The Palestinian Authority and Hamas have reached a deal to form a national unity government that might finally pave the way to end intra-Palestinian divisions and feuds
After three days of dialogue held in Moscow under Russia’s auspices, last Tuesday the representatives of the main Palestinian political groups –the Palestinian Authority (PA), Hamas, and Palestinian Islamic Jihad- announced the reaching of a deal to form a national unity government.
According to the deal, the various groups involved in it will now join Palestinian institutions, will form a new Palestinian National Council (PNC), and will hold long-awaited elections. The last time in which credible and inclusive elections were held, in fact, was more than ten years ago –in 2006- when Hamas’ victory and the subsequent fractions emerged within the Palestinian front led to the rupture Hamas-Fatah and to the de facto division of Palestine between Gaza, since 2007 under Hamas’ rule, and the West Bank, under the control of Abbas and the PA.
Since then, Palestinian politics has deeply suffered due to this internal division that has weakened the credibility of Palestine as a cohesive and credible actor on the international stage, and has compromised any possibility of reaching a two-state solution. The dialogues held last week, if actually turned into the concrete measures they promise, could thus be the first step toward the resolution of this decade-old fragmentation and a new beginning for Palestinian politics.
Over the past years, attempts were made to bring unity within the Palestinian government. However, no initiative for a long-lasting reconciliation between Hamas and Fatah proved successful and internal divisions have continued to prevail, up to the point that last September the Palestinian High Court decided that municipal elections should be held in the West Bank only and then suspended the entire electoral process.
Despite this, though, efforts at reconciliation have now been retrieved and the explanation is to to be found looking at both the international and the intra-Palestinian level.
Over the past months, the ascent of Donald Trump and his pro-Israeli rhetoric; the appointment of Friedman as US Ambassador to Israel; the Amona case; and the continuous construction of Israeli settlements in the West Bank have brought once again the Palestinian issue and the two-state solution to the attention of the international community – that over the past years had been mostly focused on other Middle Eastern problems. In the context of this renewed attention given to the Palestinian issue, important episodes were the adoption on part of the UN Security Council of a resolution condemning Israeli settlements, and the international conference on peace in the Middle East held in France and attended by representatives of 70 countries.
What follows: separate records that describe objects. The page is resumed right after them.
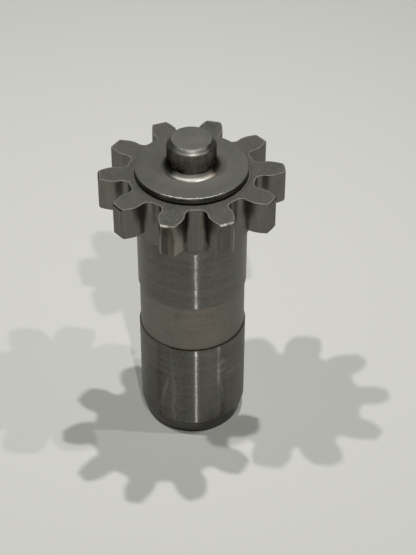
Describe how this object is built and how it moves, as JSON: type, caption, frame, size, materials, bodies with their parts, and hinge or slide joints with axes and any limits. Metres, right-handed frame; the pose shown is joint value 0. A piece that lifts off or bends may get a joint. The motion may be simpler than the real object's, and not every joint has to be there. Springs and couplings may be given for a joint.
{
  "type": "accessory drive gear",
  "caption": "Steel drive gear and shaft in one piece: a stub-tooth spur gear with a thrust collar and nose pin, above ground bearing journals with a relief band and a tapered lead end.",
  "frame": {"origin": "on the shaft's axis, at the flat face of the tapered lead end that it stands on", "axes": "+Z along the shaft's axis, from the lead end up to the nose pin; +X through the middle of one tooth"},
  "size_m": [0.042, 0.0406, 0.0793],
  "materials": {
    "ground_steel": "ground and satin, with fine turning lines"
  },
  "bodies": {
    "root": {"drive_gear": "ground_steel"}
  },
  "joints": []
}
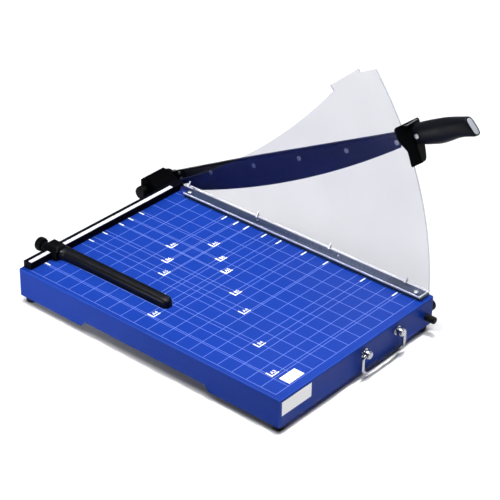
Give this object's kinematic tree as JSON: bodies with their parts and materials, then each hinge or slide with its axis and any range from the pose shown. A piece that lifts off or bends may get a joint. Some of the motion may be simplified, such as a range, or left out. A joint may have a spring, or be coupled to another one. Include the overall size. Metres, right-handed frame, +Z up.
{
  "type": "guillotine paper cutter",
  "caption": "Desk lever cutter with printed steel board, paper ruler and sliding stop, spring-lifted press bar under a clear guard, and a long curved blade arm with hand guard and grip.",
  "frame": {"origin": "on the desk, under the middle of the overall box, arm raised as in the picture", "axes": "+Z up, +X towards the blade side, -Y towards the operator"},
  "size_m": [0.3564, 0.5666, 0.363],
  "materials": {
    "blue_enamel": "satin blue stoving enamel on folded sheet",
    "black_steel": "black oxide steel, satin",
    "black_casting": "black paint over a casting",
    "black_bar": "black anodised bar",
    "black_plastic": "moulded, fine texture",
    "grip_plastic": "moulded, soft sheen",
    "grey_plastic": "moulded",
    "rubber": "moulded rubber",
    "clear_plate": "clear acrylic, slightly hazy, polished edges",
    "white_strip": "white printed scale",
    "blade_steel": "dark tempered tool steel, ground edge",
    "bright_steel": "zinc plated",
    "chrome": "polished"
  },
  "bodies": {
    "base": {"base_shell": "blue_enamel", "front_stiffener": "blue_enamel", "rear_stiffener": "blue_enamel", "front_spring_cup": "blue_enamel", "rear_spring_cup": "blue_enamel", "front_left_foot": "rubber", "front_right_foot": "rubber", "rear_left_foot": "rubber", "rear_right_foot": "rubber", "front_buffer": "rubber", "side_buffer": "rubber", "front_left_foot_screw": "bright_steel", "front_right_foot_screw": "bright_steel", "rear_left_foot_screw": "bright_steel", "rear_right_foot_screw": "bright_steel", "ruler_bar": "black_bar", "scale_strip": "white_strip", "ruler_screw_1": "bright_steel", "ruler_screw_2": "bright_steel", "bed_rail": "black_steel", "bed_knife": "blade_steel", "knife_screw_1": "bright_steel", "knife_screw_2": "bright_steel", "knife_screw_3": "bright_steel", "knife_screw_4": "bright_steel", "pivot_housing": "black_casting", "housing_bolt_1": "bright_steel", "housing_bolt_2": "bright_steel", "pivot_shaft": "bright_steel", "shaft_cap": "black_plastic", "thrust_washer": "bright_steel", "disc_spring": "bright_steel", "pivot_nut": "bright_steel", "bail_post_left": "chrome", "bail_post_right": "chrome", "front_press_spring": "bright_steel", "rear_press_spring": "bright_steel"},
    "press": {"press_bar": "black_steel", "guard": "clear_plate", "guard_screw_1": "bright_steel", "guard_screw_2": "bright_steel", "front_guide_post": "bright_steel", "rear_guide_post": "bright_steel"},
    "blade_arm": {"arm_bar": "black_steel", "blade": "blade_steel", "blade_screw_1": "bright_steel", "blade_screw_2": "bright_steel", "blade_screw_3": "bright_steel", "blade_screw_4": "bright_steel", "blade_screw_5": "bright_steel", "root_screw_1": "bright_steel", "root_screw_2": "bright_steel", "hand_guard": "black_plastic", "grip": "grip_plastic", "grip_end_cap": "grey_plastic", "grip_rivet": "bright_steel"},
    "paper_stop": {"stop_block": "black_plastic", "stop_bar": "black_bar"},
    "clamp_knob": {"stop_knob": "black_plastic"},
    "bail": {"carry_bail": "chrome"}
  },
  "joints": [
    {"name": "arm_hinge", "type": "hinge", "parent": "base", "child": "blade_arm", "pos_m": [0.15475, 0.2683, 0.051], "axis": [-1, 0, 0], "range_deg": [-25.2, 18.3]},
    {"name": "press_slide", "type": "slide", "parent": "base", "child": "press", "axis": [0, 0, 1], "range_m": [-0.002, 0], "stiffness_N_per_m": 3000, "springref_m": 0.004, "deforming": ["front_press_spring", "rear_press_spring"]},
    {"name": "stop_slide", "type": "slide", "parent": "base", "child": "paper_stop", "axis": [1, 0, 0], "range_m": [-0.038, 0.195]},
    {"name": "knob_turn", "type": "hinge", "parent": "paper_stop", "child": "clamp_knob", "pos_m": [-0.11625, 0.2563, 0.05925], "axis": [0, -1, 0], "range_deg": [0, 270]},
    {"name": "bail_hinge", "type": "hinge", "parent": "base", "child": "bail", "pos_m": [0.03375, -0.2432, 0.039], "axis": [-1, 0, 0], "range_deg": [-6, 95]}
  ]
}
Though the impact these initiatives will have is likely to be extremely limited, they are nonetheless important steps that reveal the general pro-Palestinian attitude of the international community and the growing isolation of Israel.
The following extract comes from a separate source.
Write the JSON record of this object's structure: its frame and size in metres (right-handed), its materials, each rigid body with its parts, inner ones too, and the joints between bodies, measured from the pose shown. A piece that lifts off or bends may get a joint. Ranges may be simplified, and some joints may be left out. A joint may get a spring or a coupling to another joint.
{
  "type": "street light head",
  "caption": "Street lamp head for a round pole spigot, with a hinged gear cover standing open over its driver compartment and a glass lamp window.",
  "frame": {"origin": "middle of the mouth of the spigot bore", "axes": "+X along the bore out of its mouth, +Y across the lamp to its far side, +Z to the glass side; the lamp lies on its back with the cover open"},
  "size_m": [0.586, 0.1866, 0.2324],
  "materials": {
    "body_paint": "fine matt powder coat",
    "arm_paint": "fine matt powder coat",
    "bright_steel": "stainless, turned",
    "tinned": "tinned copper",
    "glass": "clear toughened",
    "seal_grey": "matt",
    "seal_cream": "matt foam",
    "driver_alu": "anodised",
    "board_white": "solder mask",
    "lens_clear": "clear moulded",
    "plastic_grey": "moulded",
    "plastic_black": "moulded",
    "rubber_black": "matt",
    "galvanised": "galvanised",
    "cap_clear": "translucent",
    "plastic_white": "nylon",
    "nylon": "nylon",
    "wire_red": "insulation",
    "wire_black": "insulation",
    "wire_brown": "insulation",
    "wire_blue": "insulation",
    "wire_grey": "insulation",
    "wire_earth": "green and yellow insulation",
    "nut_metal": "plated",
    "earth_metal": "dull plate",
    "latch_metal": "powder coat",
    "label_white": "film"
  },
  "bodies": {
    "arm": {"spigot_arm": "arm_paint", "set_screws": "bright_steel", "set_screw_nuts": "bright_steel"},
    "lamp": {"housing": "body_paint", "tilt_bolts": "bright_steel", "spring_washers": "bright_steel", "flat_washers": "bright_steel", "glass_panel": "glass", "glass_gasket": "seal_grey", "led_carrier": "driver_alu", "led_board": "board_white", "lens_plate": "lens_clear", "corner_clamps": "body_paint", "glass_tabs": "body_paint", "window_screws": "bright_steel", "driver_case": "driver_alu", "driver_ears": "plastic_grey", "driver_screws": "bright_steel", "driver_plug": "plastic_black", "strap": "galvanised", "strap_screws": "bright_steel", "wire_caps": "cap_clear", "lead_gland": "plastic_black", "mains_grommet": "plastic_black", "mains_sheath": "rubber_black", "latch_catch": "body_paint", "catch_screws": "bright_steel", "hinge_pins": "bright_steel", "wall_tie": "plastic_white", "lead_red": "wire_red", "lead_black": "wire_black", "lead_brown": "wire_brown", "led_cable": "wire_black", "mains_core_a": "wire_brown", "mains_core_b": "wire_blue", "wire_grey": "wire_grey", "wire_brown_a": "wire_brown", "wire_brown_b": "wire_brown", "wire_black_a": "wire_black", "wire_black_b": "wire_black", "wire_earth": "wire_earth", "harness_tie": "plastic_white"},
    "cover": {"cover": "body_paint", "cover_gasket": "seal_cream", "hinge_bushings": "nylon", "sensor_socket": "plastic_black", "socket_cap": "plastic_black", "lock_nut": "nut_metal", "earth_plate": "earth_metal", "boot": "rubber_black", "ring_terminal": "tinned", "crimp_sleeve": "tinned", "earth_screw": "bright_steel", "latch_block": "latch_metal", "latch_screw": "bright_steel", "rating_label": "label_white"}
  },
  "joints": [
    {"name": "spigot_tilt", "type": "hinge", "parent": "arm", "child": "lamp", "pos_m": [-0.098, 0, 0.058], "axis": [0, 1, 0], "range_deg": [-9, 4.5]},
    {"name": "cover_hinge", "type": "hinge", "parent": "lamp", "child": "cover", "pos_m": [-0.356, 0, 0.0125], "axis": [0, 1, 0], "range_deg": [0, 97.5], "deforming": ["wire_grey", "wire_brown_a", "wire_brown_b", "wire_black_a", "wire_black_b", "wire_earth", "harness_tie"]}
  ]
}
It is thus on the background of these developments on the international stage that it is possible to explain Abbas’ decision to take advantage of this mood of general support by reaching a Palestinian political unity. Indeed, only by overcoming internal divisions and by giving to Palestine a unitary government, can Abbas present the Palestinian state as a cohesive, credible, and reliable actor and encourage further the backing of the international community – a goal particularly important in a moment in which Trump’s advent to the White House rises uncertainties and concerns among the Palestinians.
To these considerations we should then add the Palestinian internal dimension, so as to give a more comprehensive explanation of the reasons that have led now the various Palestinian groups to renew attempts at unity.
As far as Abbas is concerned, despite his leadership being confirmed last November at the Congress of Fatah, the Palestinian leader has seen his popularity decrease diminish over the years. The achievement of a lasting national unity would thus represent for Abbas and his future political legacy an extremely important success capable of ameliorating his image to the eyes of a Palestinian people tired of divisions and feuds. Moreover, Fatah has been since 2007 in a situation in which its legitimacy as guide of the Palestinians is continuously challenged and questioned by the presence of Hamas’ government in Gaza and by the frictions existing with the other groups of the Palestinian political mosaic. The only solution for Fatah to solve this legitimacy problem is through the calling of and the participation in truly inclusive elections.
On its part, Hamas is experiencing difficulties at governing over Gaza. At this respect, the most recent example is represented by the difficulties that the group is having in providing constant energy to the Gazans and that, last week, ultimately sparked a wave of protests. As these protests have revealed, Hamas’ difficulties at governing risk deteriorating the popular support which the group traditionally enjoys in Gaza and this makes it reasonable for Hamas to pursue a reconciliation with Fatah and to join a national unity government that can ameliorate governability in the Strip and thus save the group’s image and credibility.
Finally, as far as the smaller groups such as PIJ are concerned, to them the formation of a government of national unity as first step towards elections is functional to increase their capacity of influence and expand their basin of supporters beyond their traditional areas.
In conclusion, both considerations linked to the international realm and considerations linked to the Palestinian one have contributed to encouraging the main Palestinian actors to renew attempts at reconciliation. It is now to be seen if these attempts will be translated into concrete actions capable of giving to Palestine the cohesion it needs.